A Healthy Dose Of Crow At The Paper Of Record
The New York Times editorial board must have experienced considerable pain when they opined today on the momentum building throughout Southwest Asia for democratization. After all, after deriding the Bush administration for two years over its "neocon" strategies designed to do exactly what we now see, the board had to publish this:
Still, this has so far been a year of heartening surprises - each one remarkable in itself, and taken together truly astonishing. The Bush administration is entitled to claim a healthy share of the credit for many of these advances. It boldly proclaimed the cause of Middle East democracy at a time when few in the West thought it had any realistic chance. And for all the negative consequences that flowed from the American invasion of Iraq, there could have been no democratic elections there this January if Saddam Hussein had still been in power.

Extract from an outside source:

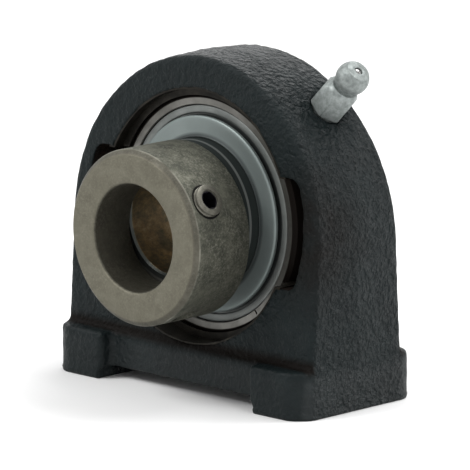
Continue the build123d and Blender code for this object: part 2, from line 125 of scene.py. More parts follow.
def round_edges(shape, width, angle=30, segments=3):
    sharp = [e for e in shape.edges if e.is_manifold and e.calc_face_angle() > math.radians(angle)]
    bmesh.ops.bevel(
        shape,
        geom=sharp,
        offset=width * MM,
        offset_type="OFFSET",
        affect="EDGES",
        segments=segments,
        profile=0.5,
        material=-1,
        clamp_overlap=True,
    )
    return shape


print("lathe ready")


# %% [markdown]
# ## Drilling and joining
# Holes across a turned part need a boolean, and so do two shapes that become one. The tool is
# a second bmesh. Both become short-lived objects, the exact solver subtracts, joins or
# intersects them, and the result comes back as a bmesh with its doubles merged.


# %% Cut or join two shapes
def as_object(name, shape):
    mesh = bpy.data.meshes.new(name)
    shape.to_mesh(mesh)
    shape.free()
    thing = bpy.data.objects.new(name, mesh)
    bpy.context.scene.collection.objects.link(thing)
    return thing


def combine(shape, tool, operation="DIFFERENCE"):
    blank = as_object("blank", shape)
    cutter = as_object("cutter", tool)
    step = blank.modifiers.new("cut", "BOOLEAN")
    step.operation = operation
    step.solver = "EXACT"
    step.object = cutter
    result = bmesh.new()
    result.from_object(blank, bpy.context.evaluated_depsgraph_get())
    for thing in (blank, cutter):
        mesh = thing.data
        bpy.data.objects.remove(thing)
        bpy.data.meshes.remove(mesh)
    bmesh.ops.remove_doubles(result, verts=result.verts[:], dist=2e-7)
    return result


def cylinder(radius, start, end, place, tip=None, steps=64):
    shape = bmesh.new()
    bmesh.ops.create_cone(
        shape,
        cap_ends=True,
        segments=steps,
        radius1=radius * MM,
        radius2=(radius if tip is None else tip) * MM,
        depth=(end - start) * MM,
    )
    middle = Matrix.Translation((0, 0, (start + end) / 2 * MM))
    bmesh.ops.transform(shape, matrix=place @ middle, verts=shape.verts[:])
    return shape


def radial(height, station, angle):
    """Place on the axis whose Z points outwards, at an angle above +X."""
    return Matrix.Translation((0, station * MM, height * MM)) @ Matrix.Rotation(
        math.radians(90 - angle), 4, "Y"
    )


def along_shaft(height):
    """Place whose Z points to the rear along the shaft."""
    return Matrix.Translation((0, 0, height * MM)) @ Matrix.Rotation(math.radians(-90), 4, "X")


print("drilling ready")


# %% [markdown]
# ## Finishes
# All finishes of the part share one recipe: noise in object coordinates mixes a few colours
# and varies the roughness, and a bump breaks the highlight. What differs from steel to paint
# is the scale, the contrast and the metal value. A turned face also shows the feed lines of
# the tool, and those come from the distance to the axis.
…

It misses the point entirely, however, on Lebanon and elsewhere. It talks about developments there and in Egypt as if they were completely disconnected to events in Iraq, instead of the logical flow of events coming from the realization by the dictators in the region that (a) Bush got re-elected and will have four more years to command the armies that have split Southwest Asia, and (b) he means what he says instead of blowing hot air. The NYT wants Bush to continue pressuring Syria for a withdrawal; do they think for a moment that Bashar Assad would even consider it without having 150,000 increasingly available American troops on his eastern border? Do the editors think that Assad's intelligence and military would have stood for a Cedar Revolution two years ago, or even today without that massive military threat on their border?
Ditto Egypt. The Times expresses some doubt about Hosni Mubarak's sincerity in offering multiparty elections for the first time, and rightly calls for the release of Mubarak's main opposition figure from prison. They entirely miss the point that without the demonstration of American will in the region, missing since 1991 and only half-baked even then, Mubarak would have been content to die in office and pass the dictatorship on to the next flunky.
The last passive-voice paragraph says volumes to those that recall the NYT's stand on Central America, especially Nicaragua, during the Reagan administration:
Over the past two decades, as democracies replaced police states across Central and Eastern Europe and Latin America, and a new economic dynamism lifted hundreds of millions of eastern and southern Asia out of poverty and into the middle class, the Middle East stagnated in a perverse time warp that reduced its brightest people to hopelessness or barely contained rage. The wonder is less that a new political restlessness is finally visible, but that it took so long to break through the ice.
It's hard to buy cluelessness by the barrel, but the NYT editorial board manages to do it. Democracies didn't just replace dictatorships in Central America -- US intervention had a lot to do with it, intervention that the Left (again) despised. We supported the Contras while the limousine liberals protested. We forced the Sandanistas to the voting booth and the Salvadorans to do the same while our actions were widely derided by such political luminaries as John Kerry and Ed Asner -- and watched as both countries used those elections to transform themselves into self-sustaining democracies. The Gray Lady opposed those efforts then as well.
The wonder is not that it took so long to break the ice in the Middle East. The wonder is that after twenty years, the New York Times still refuses to learn from history, and truly, even to acknowledge it.